Part 1
How does outsourcing relate to production? Using the page in the file as a source.
Part 2
Respond to the individual below and pose a question
Outsourcing relates to production in almost every way possible. Effective outsourcing is imperative to the completion of production. Outsourcing is defined as the complete transfer of a business process that has been traditionally operated and managed internally to an independently owned external organization (Benton Jr. 2014). Outsourcing is all the premature steps before production is ultimately introduced to the public eye, starting with an intricate evaluation surrounding whatever product is being manufactured. An industry manager along with a team discuss, analyze, and study an effective approach of how a project can be executed. From here, finances are estimated where a proposal can be made. A decrease in direct operational cost is what motivates the majority of outsourcing proposals. For an outsourcing proposal to be appealing, the cost reduction must be considerably lower than the existing direct operating cost. These first two stages are instrumental to production due to the evaluation of the business aspect of the operation (Training Industry 2022).

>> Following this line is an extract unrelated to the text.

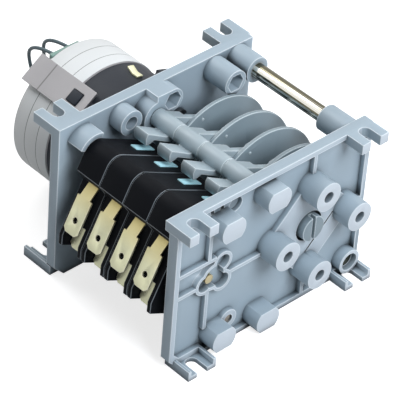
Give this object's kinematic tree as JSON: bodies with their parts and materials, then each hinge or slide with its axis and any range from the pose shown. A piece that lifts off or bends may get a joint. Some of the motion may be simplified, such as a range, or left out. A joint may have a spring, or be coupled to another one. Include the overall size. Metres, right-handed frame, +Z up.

After business affairs are in order, a relationship is established between management and vendors, as well as contractors. This will formalize into two parties eventually constructing and solidifying their business relationship by way of a written agreement otherwise known as a contract. Thus, permitting the two businesses at hand to transition all responsibilities and resources to the supplier from the buyer. Once this is concluded successfully, the project is closed out, contracts are either transferred or completed and production is finalized.